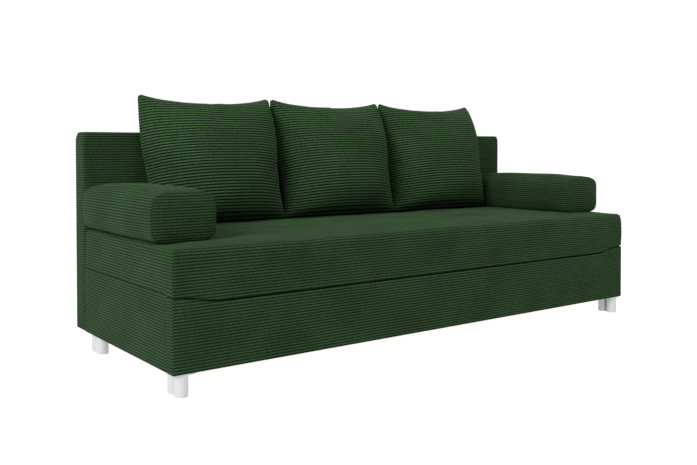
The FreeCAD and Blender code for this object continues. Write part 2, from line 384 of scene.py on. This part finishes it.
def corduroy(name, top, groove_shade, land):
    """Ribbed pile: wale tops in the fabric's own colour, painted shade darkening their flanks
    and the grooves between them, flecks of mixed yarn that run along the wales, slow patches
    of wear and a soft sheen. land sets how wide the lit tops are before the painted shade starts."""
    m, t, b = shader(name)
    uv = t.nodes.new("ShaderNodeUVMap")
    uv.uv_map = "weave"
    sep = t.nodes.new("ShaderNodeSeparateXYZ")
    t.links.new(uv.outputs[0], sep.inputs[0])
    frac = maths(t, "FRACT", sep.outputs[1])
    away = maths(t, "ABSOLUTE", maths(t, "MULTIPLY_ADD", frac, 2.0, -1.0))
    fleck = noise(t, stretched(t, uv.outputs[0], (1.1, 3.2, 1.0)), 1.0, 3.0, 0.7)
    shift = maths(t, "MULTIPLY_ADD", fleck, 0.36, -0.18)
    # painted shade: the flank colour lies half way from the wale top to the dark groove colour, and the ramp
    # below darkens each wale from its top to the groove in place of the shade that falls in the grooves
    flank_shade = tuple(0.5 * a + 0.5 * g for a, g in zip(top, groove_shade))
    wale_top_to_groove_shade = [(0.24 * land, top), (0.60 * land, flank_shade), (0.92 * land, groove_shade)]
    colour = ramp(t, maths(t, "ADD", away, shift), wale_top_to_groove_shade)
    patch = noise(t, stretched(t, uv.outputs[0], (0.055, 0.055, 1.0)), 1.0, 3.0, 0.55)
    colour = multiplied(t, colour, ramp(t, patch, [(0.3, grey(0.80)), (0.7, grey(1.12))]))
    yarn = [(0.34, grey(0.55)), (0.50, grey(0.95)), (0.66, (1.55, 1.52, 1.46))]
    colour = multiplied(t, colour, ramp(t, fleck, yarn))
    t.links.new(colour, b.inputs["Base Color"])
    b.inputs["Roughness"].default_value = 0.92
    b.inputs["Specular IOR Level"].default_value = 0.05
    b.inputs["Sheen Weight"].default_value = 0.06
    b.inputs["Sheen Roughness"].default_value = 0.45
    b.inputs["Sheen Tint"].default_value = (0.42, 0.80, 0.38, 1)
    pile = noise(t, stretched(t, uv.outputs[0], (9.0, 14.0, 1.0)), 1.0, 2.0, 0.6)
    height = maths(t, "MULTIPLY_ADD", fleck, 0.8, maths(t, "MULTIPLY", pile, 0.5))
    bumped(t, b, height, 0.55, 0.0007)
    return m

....

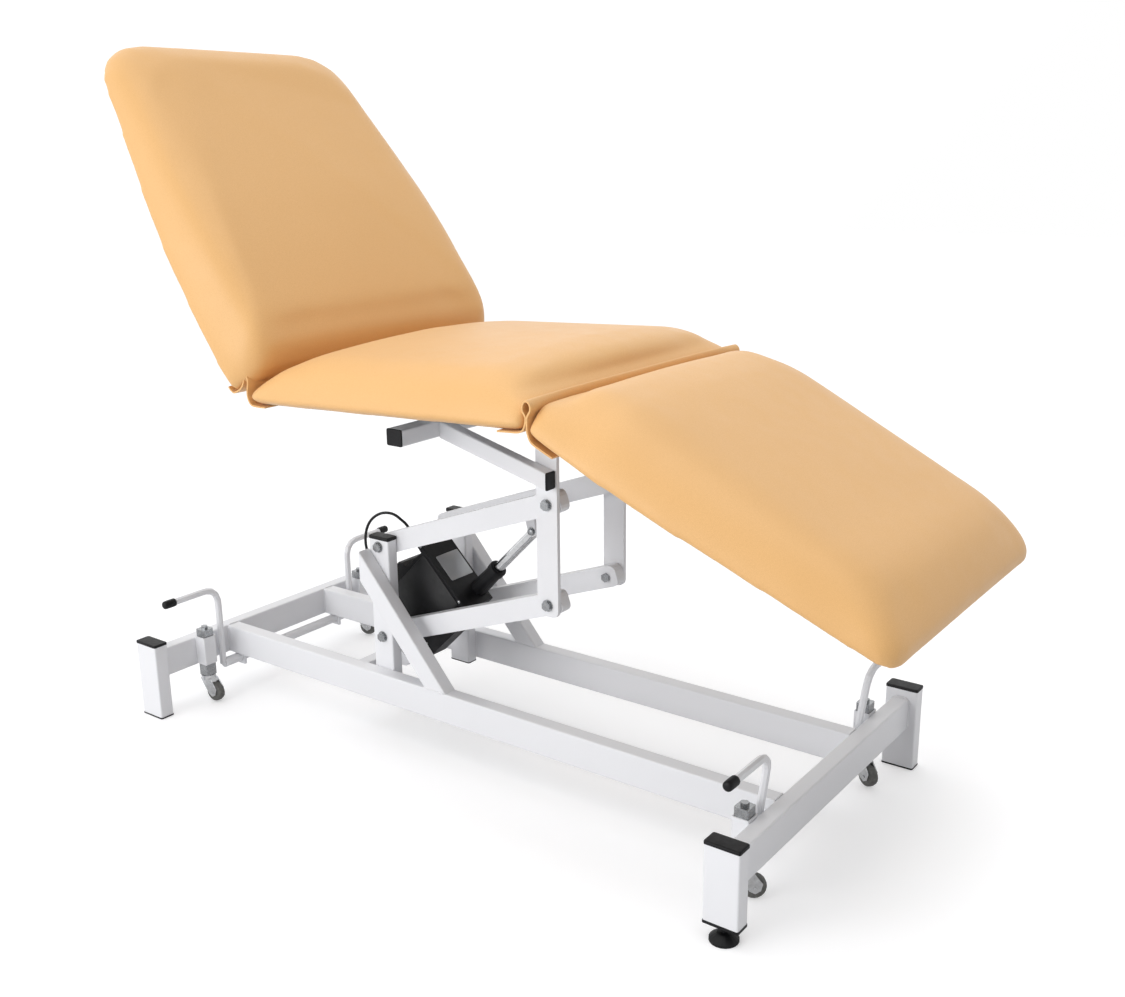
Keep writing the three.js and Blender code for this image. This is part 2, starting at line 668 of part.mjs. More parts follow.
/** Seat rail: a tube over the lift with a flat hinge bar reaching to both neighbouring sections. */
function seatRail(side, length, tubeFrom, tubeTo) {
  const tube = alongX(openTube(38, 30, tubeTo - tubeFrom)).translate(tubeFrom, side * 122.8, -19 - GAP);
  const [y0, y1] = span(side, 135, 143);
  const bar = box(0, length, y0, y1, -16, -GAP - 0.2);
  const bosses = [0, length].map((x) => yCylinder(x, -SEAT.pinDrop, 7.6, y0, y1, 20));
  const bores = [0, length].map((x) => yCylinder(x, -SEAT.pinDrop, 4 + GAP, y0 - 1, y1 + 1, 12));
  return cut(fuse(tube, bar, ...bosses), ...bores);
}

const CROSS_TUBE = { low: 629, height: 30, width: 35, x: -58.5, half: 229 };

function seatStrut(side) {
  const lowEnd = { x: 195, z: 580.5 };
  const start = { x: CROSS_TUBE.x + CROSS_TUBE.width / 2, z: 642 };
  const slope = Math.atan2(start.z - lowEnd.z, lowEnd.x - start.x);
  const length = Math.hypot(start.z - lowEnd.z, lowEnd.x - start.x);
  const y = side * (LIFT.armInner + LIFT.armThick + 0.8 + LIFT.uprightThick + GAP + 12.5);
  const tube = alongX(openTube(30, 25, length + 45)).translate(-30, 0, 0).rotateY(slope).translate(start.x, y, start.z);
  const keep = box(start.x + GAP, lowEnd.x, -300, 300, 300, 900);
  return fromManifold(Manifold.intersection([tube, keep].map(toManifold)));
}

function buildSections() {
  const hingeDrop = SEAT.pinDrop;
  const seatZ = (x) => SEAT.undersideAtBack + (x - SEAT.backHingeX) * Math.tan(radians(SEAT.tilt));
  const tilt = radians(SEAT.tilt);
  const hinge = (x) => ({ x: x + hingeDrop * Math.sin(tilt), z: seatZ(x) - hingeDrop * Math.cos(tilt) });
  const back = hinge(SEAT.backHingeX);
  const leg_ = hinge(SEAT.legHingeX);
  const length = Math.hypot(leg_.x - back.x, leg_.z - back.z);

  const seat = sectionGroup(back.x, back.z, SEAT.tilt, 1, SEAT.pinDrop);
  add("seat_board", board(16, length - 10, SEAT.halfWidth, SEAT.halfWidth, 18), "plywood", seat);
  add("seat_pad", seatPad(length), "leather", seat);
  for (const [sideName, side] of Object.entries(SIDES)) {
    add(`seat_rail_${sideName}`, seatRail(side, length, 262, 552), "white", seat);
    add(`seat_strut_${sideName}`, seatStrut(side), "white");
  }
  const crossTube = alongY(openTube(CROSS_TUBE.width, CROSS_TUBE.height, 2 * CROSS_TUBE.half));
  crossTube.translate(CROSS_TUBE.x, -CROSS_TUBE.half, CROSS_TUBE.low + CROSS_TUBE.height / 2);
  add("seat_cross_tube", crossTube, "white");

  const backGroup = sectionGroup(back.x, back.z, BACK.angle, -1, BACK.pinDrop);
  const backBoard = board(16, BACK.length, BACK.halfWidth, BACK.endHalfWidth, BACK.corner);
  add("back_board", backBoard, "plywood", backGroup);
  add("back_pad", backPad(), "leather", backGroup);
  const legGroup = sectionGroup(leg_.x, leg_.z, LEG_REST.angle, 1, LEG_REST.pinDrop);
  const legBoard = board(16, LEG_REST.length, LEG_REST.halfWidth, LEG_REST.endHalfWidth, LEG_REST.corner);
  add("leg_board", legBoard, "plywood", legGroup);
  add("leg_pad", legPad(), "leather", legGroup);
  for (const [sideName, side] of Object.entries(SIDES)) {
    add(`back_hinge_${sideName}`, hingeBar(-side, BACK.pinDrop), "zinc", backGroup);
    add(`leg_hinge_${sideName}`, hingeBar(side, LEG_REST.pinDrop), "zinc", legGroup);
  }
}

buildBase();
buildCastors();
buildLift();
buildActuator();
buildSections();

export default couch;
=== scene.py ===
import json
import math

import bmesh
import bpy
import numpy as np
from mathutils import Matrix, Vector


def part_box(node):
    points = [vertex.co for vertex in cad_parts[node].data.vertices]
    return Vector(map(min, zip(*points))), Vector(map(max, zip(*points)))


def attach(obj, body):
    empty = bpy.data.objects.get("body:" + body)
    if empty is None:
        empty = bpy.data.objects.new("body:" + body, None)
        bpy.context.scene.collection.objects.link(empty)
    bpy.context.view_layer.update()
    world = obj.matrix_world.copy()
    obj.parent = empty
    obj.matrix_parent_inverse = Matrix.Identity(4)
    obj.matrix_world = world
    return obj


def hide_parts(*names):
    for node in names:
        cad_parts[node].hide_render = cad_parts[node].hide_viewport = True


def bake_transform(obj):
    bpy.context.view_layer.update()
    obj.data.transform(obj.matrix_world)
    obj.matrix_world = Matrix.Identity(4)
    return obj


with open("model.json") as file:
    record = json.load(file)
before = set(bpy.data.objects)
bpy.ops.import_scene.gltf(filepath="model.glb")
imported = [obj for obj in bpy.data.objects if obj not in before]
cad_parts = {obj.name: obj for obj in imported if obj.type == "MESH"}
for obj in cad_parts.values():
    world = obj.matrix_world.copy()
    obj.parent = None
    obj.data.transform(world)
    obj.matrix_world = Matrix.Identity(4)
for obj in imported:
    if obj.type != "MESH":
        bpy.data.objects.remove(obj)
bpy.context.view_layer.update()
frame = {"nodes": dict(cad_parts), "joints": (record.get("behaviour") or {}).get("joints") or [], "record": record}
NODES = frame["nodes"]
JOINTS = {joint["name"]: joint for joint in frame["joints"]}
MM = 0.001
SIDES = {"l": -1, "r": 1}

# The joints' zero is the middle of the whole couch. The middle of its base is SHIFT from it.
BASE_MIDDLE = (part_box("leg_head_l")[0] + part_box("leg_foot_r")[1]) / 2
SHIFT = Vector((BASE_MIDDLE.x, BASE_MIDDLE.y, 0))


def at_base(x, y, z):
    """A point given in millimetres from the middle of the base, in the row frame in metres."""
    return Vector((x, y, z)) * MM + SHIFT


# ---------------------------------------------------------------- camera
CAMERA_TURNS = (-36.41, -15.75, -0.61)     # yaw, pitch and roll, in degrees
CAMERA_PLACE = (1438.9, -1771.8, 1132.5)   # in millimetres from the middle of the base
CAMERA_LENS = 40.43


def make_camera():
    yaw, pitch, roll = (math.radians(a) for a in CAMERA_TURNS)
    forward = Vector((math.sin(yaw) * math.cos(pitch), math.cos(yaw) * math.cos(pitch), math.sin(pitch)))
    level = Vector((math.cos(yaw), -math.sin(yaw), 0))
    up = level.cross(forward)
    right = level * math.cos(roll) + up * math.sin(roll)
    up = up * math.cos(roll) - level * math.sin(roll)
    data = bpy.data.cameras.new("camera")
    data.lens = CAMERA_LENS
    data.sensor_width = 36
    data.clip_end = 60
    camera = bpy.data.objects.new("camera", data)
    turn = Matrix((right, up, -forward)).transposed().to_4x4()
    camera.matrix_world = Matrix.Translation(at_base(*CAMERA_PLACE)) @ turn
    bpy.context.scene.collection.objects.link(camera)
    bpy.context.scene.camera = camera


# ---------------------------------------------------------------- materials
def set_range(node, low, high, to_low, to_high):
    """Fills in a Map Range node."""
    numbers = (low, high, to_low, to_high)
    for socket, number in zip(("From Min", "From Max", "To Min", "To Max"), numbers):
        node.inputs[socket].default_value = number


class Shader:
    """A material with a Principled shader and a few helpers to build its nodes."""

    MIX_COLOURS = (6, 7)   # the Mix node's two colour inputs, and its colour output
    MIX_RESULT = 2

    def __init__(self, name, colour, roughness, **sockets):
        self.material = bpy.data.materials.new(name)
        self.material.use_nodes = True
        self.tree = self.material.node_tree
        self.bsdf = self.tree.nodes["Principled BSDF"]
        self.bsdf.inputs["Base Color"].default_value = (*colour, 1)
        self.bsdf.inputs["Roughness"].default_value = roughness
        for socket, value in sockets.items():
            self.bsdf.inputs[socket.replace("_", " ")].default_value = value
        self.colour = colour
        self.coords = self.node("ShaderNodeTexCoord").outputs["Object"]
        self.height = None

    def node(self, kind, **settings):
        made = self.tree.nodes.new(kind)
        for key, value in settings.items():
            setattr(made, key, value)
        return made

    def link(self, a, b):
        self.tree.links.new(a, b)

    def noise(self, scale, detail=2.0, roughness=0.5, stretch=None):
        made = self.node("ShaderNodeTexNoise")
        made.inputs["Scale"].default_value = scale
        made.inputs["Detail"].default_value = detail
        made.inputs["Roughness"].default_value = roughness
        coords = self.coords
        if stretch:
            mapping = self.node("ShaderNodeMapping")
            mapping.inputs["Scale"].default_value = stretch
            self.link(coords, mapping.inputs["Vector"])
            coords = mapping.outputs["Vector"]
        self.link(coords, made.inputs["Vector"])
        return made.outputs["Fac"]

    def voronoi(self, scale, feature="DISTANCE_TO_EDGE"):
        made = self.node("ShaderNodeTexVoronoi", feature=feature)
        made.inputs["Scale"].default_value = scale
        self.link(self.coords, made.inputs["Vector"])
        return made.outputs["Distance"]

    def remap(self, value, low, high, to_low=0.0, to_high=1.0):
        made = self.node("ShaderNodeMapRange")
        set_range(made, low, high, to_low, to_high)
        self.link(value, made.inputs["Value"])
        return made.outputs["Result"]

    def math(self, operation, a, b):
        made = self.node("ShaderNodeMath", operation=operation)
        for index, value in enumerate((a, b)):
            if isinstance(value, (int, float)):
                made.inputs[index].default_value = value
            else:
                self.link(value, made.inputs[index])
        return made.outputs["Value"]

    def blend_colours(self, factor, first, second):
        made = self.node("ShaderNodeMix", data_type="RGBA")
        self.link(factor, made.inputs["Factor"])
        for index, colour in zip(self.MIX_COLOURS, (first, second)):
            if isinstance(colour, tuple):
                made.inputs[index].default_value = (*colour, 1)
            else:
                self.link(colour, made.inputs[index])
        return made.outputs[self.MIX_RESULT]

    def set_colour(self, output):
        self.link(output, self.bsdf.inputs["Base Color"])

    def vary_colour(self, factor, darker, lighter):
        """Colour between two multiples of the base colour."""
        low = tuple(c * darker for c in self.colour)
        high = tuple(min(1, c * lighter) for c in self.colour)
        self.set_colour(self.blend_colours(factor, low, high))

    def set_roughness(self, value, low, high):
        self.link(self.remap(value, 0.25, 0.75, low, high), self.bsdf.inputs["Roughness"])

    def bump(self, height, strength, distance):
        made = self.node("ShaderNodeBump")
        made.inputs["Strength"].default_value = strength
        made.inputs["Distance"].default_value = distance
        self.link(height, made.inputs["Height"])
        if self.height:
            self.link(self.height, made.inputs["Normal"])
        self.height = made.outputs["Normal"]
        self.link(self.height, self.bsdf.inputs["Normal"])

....

__DIRECTIONS FOR THIS TASK__. Transcribe, exactly and exclusively, the run of lines that opens with the line bearing "LEG_REST.angle, 1, LEG_REST.pinDrop);" and closes with the line bearing "in imported if".

__SOLUTION__.
  const legGroup = sectionGroup(leg_.x, leg_.z, LEG_REST.angle, 1, LEG_REST.pinDrop);
  const legBoard = board(16, LEG_REST.length, LEG_REST.halfWidth, LEG_REST.endHalfWidth, LEG_REST.corner);
  add("leg_board", legBoard, "plywood", legGroup);
  add("leg_pad", legPad(), "leather", legGroup);
  for (const [sideName, side] of Object.entries(SIDES)) {
    add(`back_hinge_${sideName}`, hingeBar(-side, BACK.pinDrop), "zinc", backGroup);
    add(`leg_hinge_${sideName}`, hingeBar(side, LEG_REST.pinDrop), "zinc", legGroup);
  }
}

buildBase();
buildCastors();
buildLift();
buildActuator();
buildSections();

export default couch;
=== scene.py ===
import json
import math

import bmesh
import bpy
import numpy as np
from mathutils import Matrix, Vector


def part_box(node):
    points = [vertex.co for vertex in cad_parts[node].data.vertices]
    return Vector(map(min, zip(*points))), Vector(map(max, zip(*points)))


def attach(obj, body):
    empty = bpy.data.objects.get("body:" + body)
    if empty is None:
        empty = bpy.data.objects.new("body:" + body, None)
        bpy.context.scene.collection.objects.link(empty)
    bpy.context.view_layer.update()
    world = obj.matrix_world.copy()
    obj.parent = empty
    obj.matrix_parent_inverse = Matrix.Identity(4)
    obj.matrix_world = world
    return obj


def hide_parts(*names):
    for node in names:
        cad_parts[node].hide_render = cad_parts[node].hide_viewport = True


def bake_transform(obj):
    bpy.context.view_layer.update()
    obj.data.transform(obj.matrix_world)
    obj.matrix_world = Matrix.Identity(4)
    return obj


with open("model.json") as file:
    record = json.load(file)
before = set(bpy.data.objects)
bpy.ops.import_scene.gltf(filepath="model.glb")
imported = [obj for obj in bpy.data.objects if obj not in before]
cad_parts = {obj.name: obj for obj in imported if obj.type == "MESH"}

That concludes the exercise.